*SET PROBLEM*:
Extract the lines from the first line of the records below through the line containing "for layer in", inclusive, and reproduce them exactly as written.

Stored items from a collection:
* start *

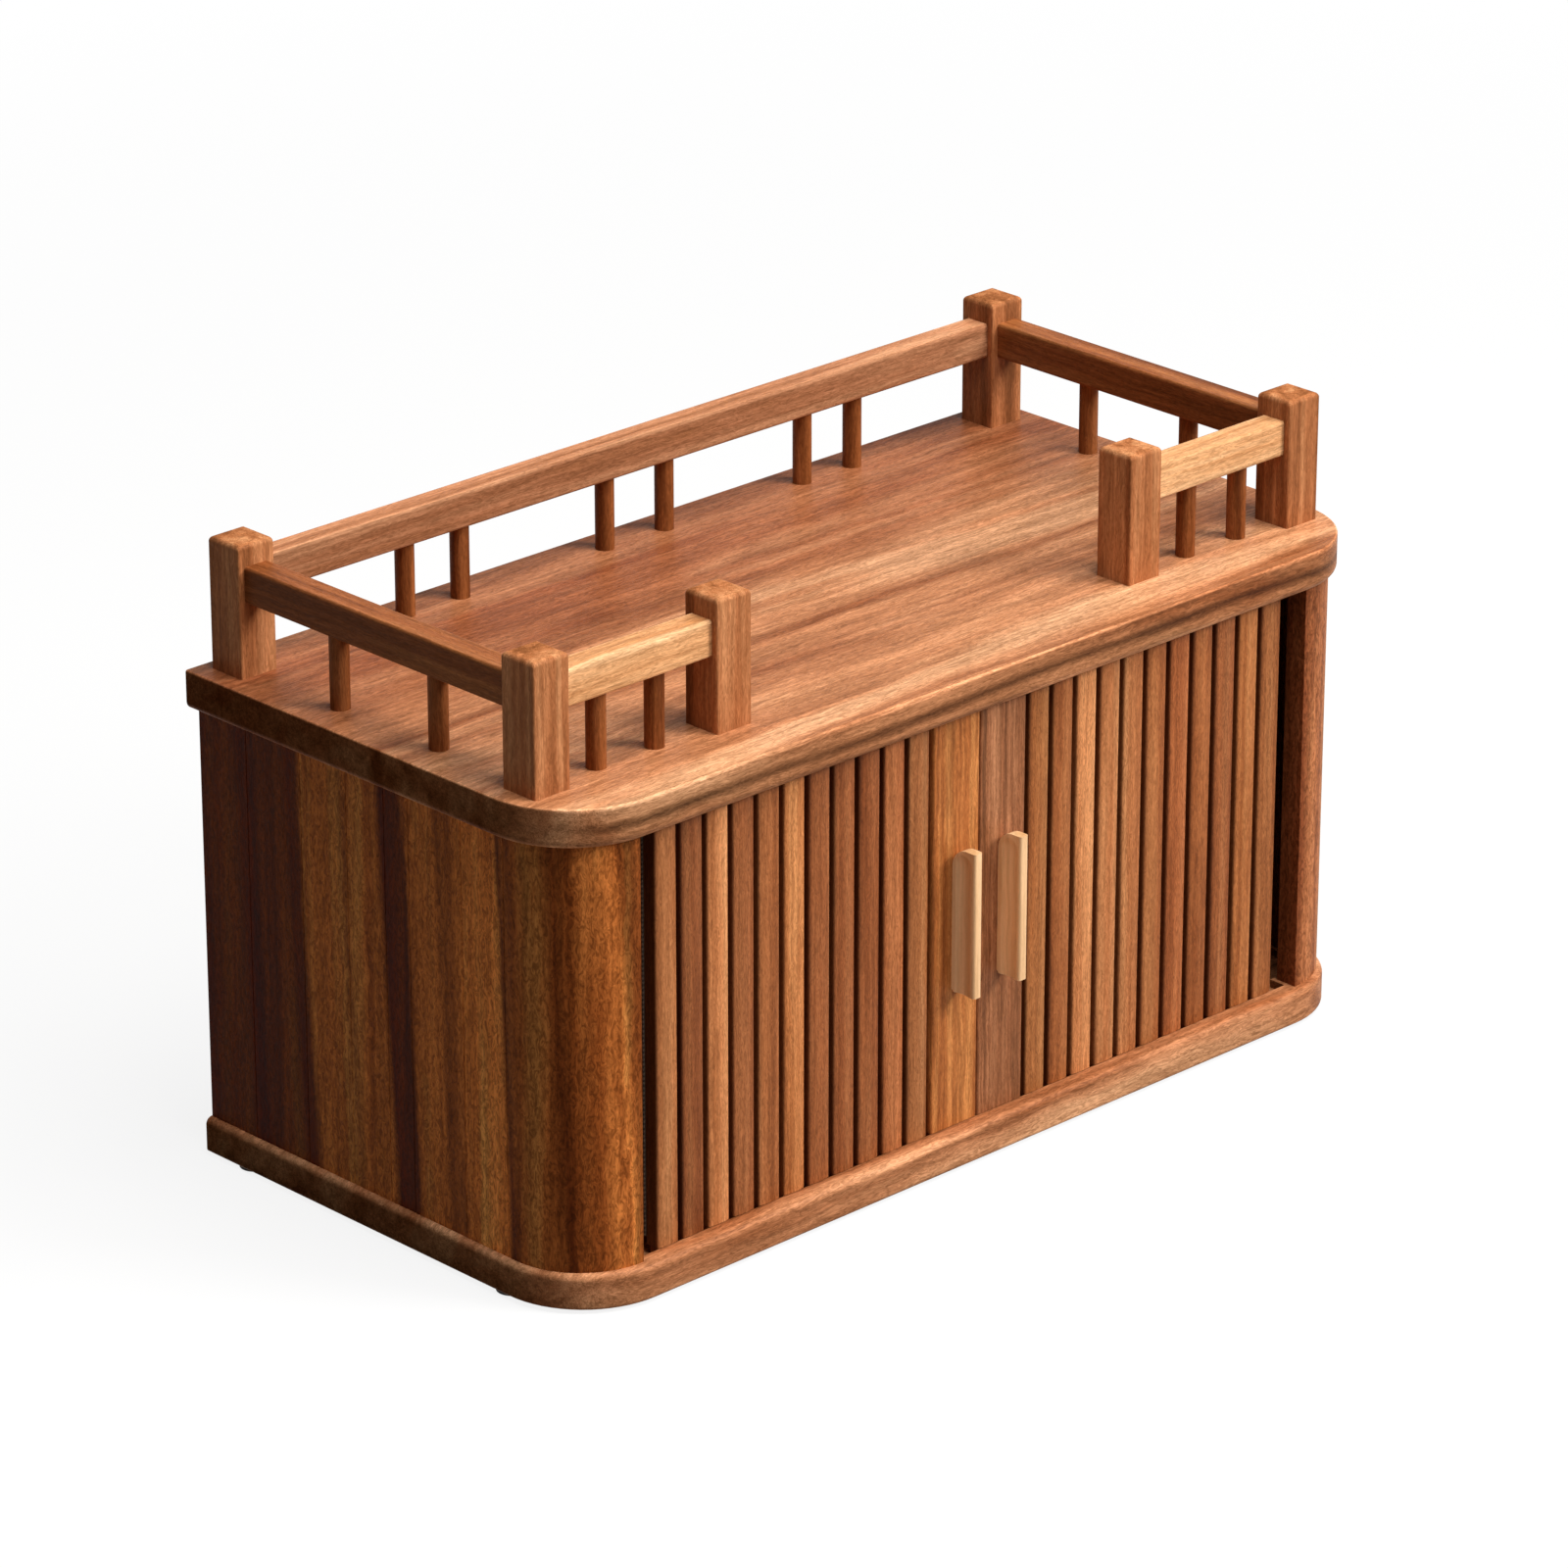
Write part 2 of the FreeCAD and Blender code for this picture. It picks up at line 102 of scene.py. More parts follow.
def woodMaterial(name, look):
    # Acacia, planed and sanded, then wiped with oil: wandering interlocked grain, golden fleck, thin dark
    # streaks and open short pores. The oil leaves a soft satin film, so the gloss is low, the pores are
    # duller than the wood, and end grain drinks the oil and stays matt. A pore is 0.1 to 0.2 mm wide on
    # the real wood and is drawn at 0.5 mm, so that it shows.
    material, tree = newMaterial(name)
    coordinate = addNode(tree, "ShaderNodeTexCoord")
    flat = coordinate.outputs["Object"]
    if look.get("staves"):
        flat = unrolledPanel(tree, flat, look["staves"])
    wander = grainLayer(tree, flat, look, "curl").outputs["Color"]
    curled = addNode(tree, "ShaderNodeVectorMath", {"operation": "MULTIPLY_ADD"}, {
        0: wander, 1: [look["curlDepthMm"] / perMetre] * 3, 2: flat}).outputs["Vector"]
    layers = {layer: grainLayer(tree, curled, look, layer).outputs["Fac"]
              for layer in ("band", "ribbon", "streak", "fleck", "pore")}

    colours = [linearColour(look[shade]) for shade in ("dark", "mid", "light")]
    band = addNode(tree, "ShaderNodeValToRGB", inputs={"Fac": layers["band"]})
    tones = [setStops(band, list(zip(look["bandAt"], colours)))]
    if look.get("tones"):
        tones += slatShades(tree, look["tones"])
    if look.get("staves"):
        tones.append(stripeTone(tree, flat, "X", look["staves"]))
    if look.get("backwardDarkening"):
        tones.append(stripeTone(tree, flat, "Y", look["backwardDarkening"]))
    for layer, span in look["spans"].items():
        shade = addNode(tree, "ShaderNodeValToRGB", inputs={"Fac": layers[layer]})
        tones.append(setStops(shade, list(zip(woodLook["spanAt"], map(warmShade, span)))))
    facing = addNode(tree, "ShaderNodeSeparateXYZ", inputs={"Vector": coordinate.outputs["Normal"]})
    # Painted highlights and shade on the board edges, by height
    if look.get("edge"):
        tones.append(paintedEdgeLight(tree, flat, facing, look["edge"]))
    body = tones[0]
    for tone in tones[1:]:
        body = addNode(tree, "ShaderNodeMix", {"data_type": "RGBA", "blend_type": "MULTIPLY"}, {
            0: 1.0, 6: body, 7: tone}).outputs[2]

    if look.get("paintedTopLight"):
        # Painted light: the top faces are made paler, as the light from above falls on them
        level = levelFaces(tree, facing.outputs["Z"])
        body = addNode(tree, "ShaderNodeMix", {"data_type": "RGBA", "blend_type": "MULTIPLY"}, {
            0: level, 6: body, 7: grey(look["paintedTopLight"])}).outputs[2]
    # End grain takes endShade of the colour: below 1 it darkens, as end grain drinks the oil; above 1, on the
    # posts and dowels, it is a painted highlight
    alongGrain = addNode(tree, "ShaderNodeMath", {"operation": "ABSOLUTE"}, {
        0: facing.outputs[look["along"]]})
    endGrain = addNode(tree, "ShaderNodeMath", {"operation": "POWER"}, {
        0: alongGrain.outputs[0], 1: woodLook["endGrainPower"]}).outputs[0]
    body = addNode(tree, "ShaderNodeMix", {"data_type": "RGBA", "blend_type": "MULTIPLY"}, {
        0: endGrain, 6: body, 7: warmShade(look["endShade"])}).outputs[2]
    gloss = addNode(tree, "ShaderNodeMath", {"operation": "MULTIPLY_ADD"}, {
        0: endGrain, 1: -look["gloss"], 2: look["gloss"]}).outputs[0]

    dullness = (look["roughness"] + woodLook["poreDullness"], look["roughness"])
    rough = setStops(addNode(tree, "ShaderNodeValToRGB", inputs={"Fac": layers["pore"]}),
                     list(zip(woodLook["poreAt"], map(grey, dullness))))
    height = addNode(tree, "ShaderNodeMath", {"operation": "MULTIPLY_ADD"}, {
        0: layers["fleck"], 1: woodLook["fleckDepth"], 2: layers["pore"]}).outputs[0]
    bump = addNode(tree, "ShaderNodeBump", inputs={
        "Strength": look["bump"], "Distance": woodLook["bumpDistance"], "Height": height}).outputs["Normal"]
    shader = addNode(tree, "ShaderNodeBsdfPrincipled", inputs={
        "IOR": 1.5, "Base Color": body, "Roughness": rough, "Normal": bump, "Specular IOR Level": gloss})
    addNode(tree, "ShaderNodeOutputMaterial", inputs={"Surface": shader.outputs["BSDF"]})
    return material


def levelFaces(tree, upward):
    # 1 on faces that look straight up, 0 on the rest, with the rounded arris between
    ramp = addNode(tree, "ShaderNodeValToRGB", inputs={"Fac": upward})
    return setStops(ramp, [(woodLook["levelFrom"], grey(0.0)), (woodLook["levelTo"], grey(1.0))])


def slatShades(tree, tones):
    # Each slat was cut from another board, so its tone is drawn by its place across the door. Painted
    # shade darkens the long edges, more on the left edge, which turns away from the light. The slat beside
    # the lead is a dark one, and painted shade darkens those that stand in the corner's shade.
    place = addNode(tree, "ShaderNodeTexCoord").outputs["Object"]
    x = addNode(tree, "ShaderNodeSeparateXYZ", inputs={"Vector": place}).outputs["X"]
    side = addNode(tree, "ShaderNodeMath", {"operation": "SIGN"}, {0: x}).outputs[0]
    fromMiddle = addNode(tree, "ShaderNodeMath", {"operation": "ABSOLUTE"}, {0: x}).outputs[0]
    count = addNode(tree, "ShaderNodeMapRange", {"clamp": False}, {
        "Value": fromMiddle, "From Min": tones["start"], "From Max": tones["start"] + tones["pitch"]})
    count = count.outputs["Result"]
    number = addNode(tree, "ShaderNodeMath", {"operation": "FLOOR"}, {0: count}).outputs[0]
    seed = addNode(tree, "ShaderNodeMath", {"operation": "MULTIPLY_ADD"}, {
        0: side, 1: tones["sideSeed"], 2: tones["seed"]}).outputs[0]
    drawn = addNode(tree, "ShaderNodeMath", {"operation": "ADD"}, {0: number, 1: seed}).outputs[0]
    pick = addNode(tree, "ShaderNodeTexWhiteNoise", {"noise_dimensions": "1D"}, {"W": drawn})
    step = 1.0 / len(tones["colours"])
    colours = addNode(tree, "ShaderNodeValToRGB", inputs={"Fac": pick.outputs["Value"]})
    tone = setStops(colours, [(i * step, linearColour(c)) for i, c in enumerate(tones["colours"])], True)

    part = addNode(tree, "ShaderNodeMath", {"operation": "FRACT"}, {0: count}).outputs[0]
    centred = addNode(tree, "ShaderNodeMath", {"operation": "SUBTRACT"}, {0: part, 1: 0.5}).outputs[0]
    across = addNode(tree, "ShaderNodeMath", {"operation": "MULTIPLY_ADD"}, {
        0: centred, 1: side, 2: 0.5}).outputs[0]
    # Painted shade along both long edges of each slat, deeper on the left edge
    edge = tones["gap"] / 2 / tones["pitch"]
    reach = tones["shadedMm"] / perMetre / tones["pitch"]
    left, middle, right = tones["shaded"]
    paintedEdgeShade = setStops(addNode(tree, "ShaderNodeValToRGB", inputs={"Fac": across}), [
        (edge, warmShade(left)),
        (edge + reach * tones["leftReach"], warmShade(middle)),
        (edge + reach, grey(1.0)),
        (1.0 - edge - reach * tones["rightReach"], grey(1.0)),
        (1.0 - edge, warmShade(right))])

    # Painted shade on the slats by the corner; the slat beside the lead is darker too
    share = addNode(tree, "ShaderNodeMath", {"operation": "DIVIDE"}, {0: count, 1: tones["slats"]}).outputs[0]
    ends = setStops(addNode(tree, "ShaderNodeValToRGB", inputs={"Fac": share}), [
        (tones["leadEnd"][0], warmShade(tones["leadShade"])), (tones["leadEnd"][1], grey(1.0)),
        (tones["cornerFrom"], grey(1.0)), (1.0, warmShade(tones["cornerShade"]))])
    return [tone, paintedEdgeShade, ends]


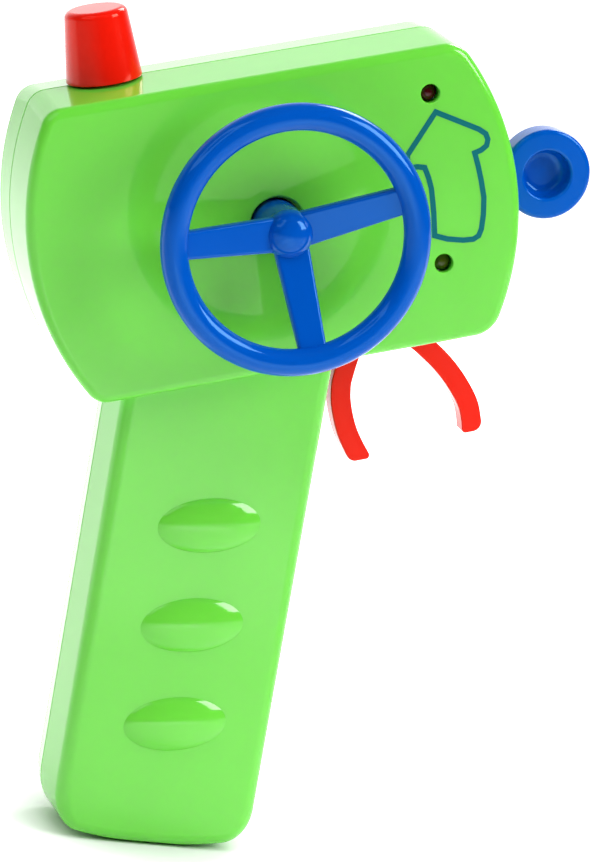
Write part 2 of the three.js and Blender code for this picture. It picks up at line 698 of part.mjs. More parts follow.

* end *

*RESULT FOR THIS EXERCISE*:
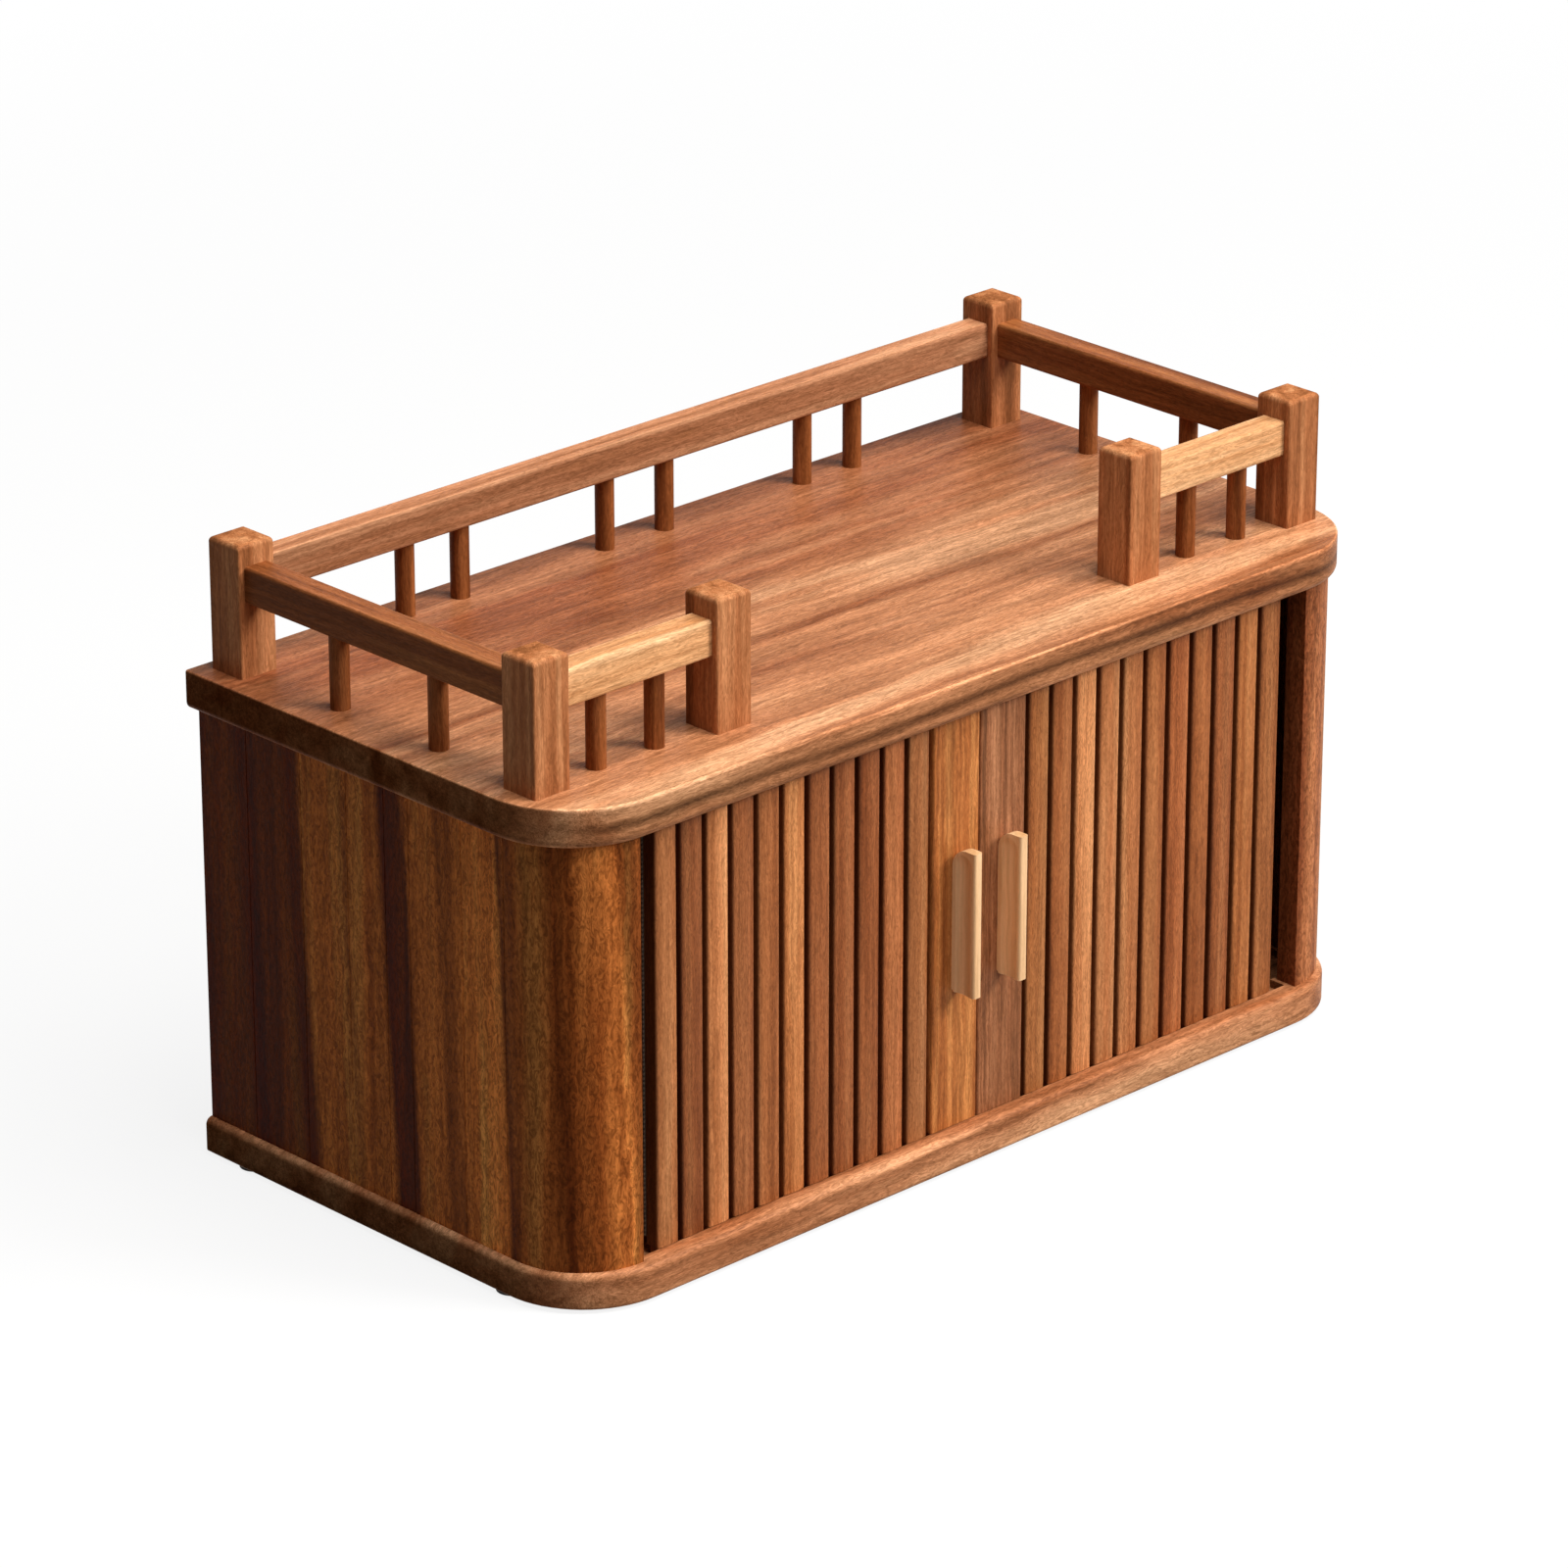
Write part 2 of the FreeCAD and Blender code for this picture. It picks up at line 102 of scene.py. More parts follow.
def woodMaterial(name, look):
    # Acacia, planed and sanded, then wiped with oil: wandering interlocked grain, golden fleck, thin dark
    # streaks and open short pores. The oil leaves a soft satin film, so the gloss is low, the pores are
    # duller than the wood, and end grain drinks the oil and stays matt. A pore is 0.1 to 0.2 mm wide on
    # the real wood and is drawn at 0.5 mm, so that it shows.
    material, tree = newMaterial(name)
    coordinate = addNode(tree, "ShaderNodeTexCoord")
    flat = coordinate.outputs["Object"]
    if look.get("staves"):
        flat = unrolledPanel(tree, flat, look["staves"])
    wander = grainLayer(tree, flat, look, "curl").outputs["Color"]
    curled = addNode(tree, "ShaderNodeVectorMath", {"operation": "MULTIPLY_ADD"}, {
        0: wander, 1: [look["curlDepthMm"] / perMetre] * 3, 2: flat}).outputs["Vector"]
    layers = {layer: grainLayer(tree, curled, look, layer).outputs["Fac"]
              for layer in ("band", "ribbon", "streak", "fleck", "pore")}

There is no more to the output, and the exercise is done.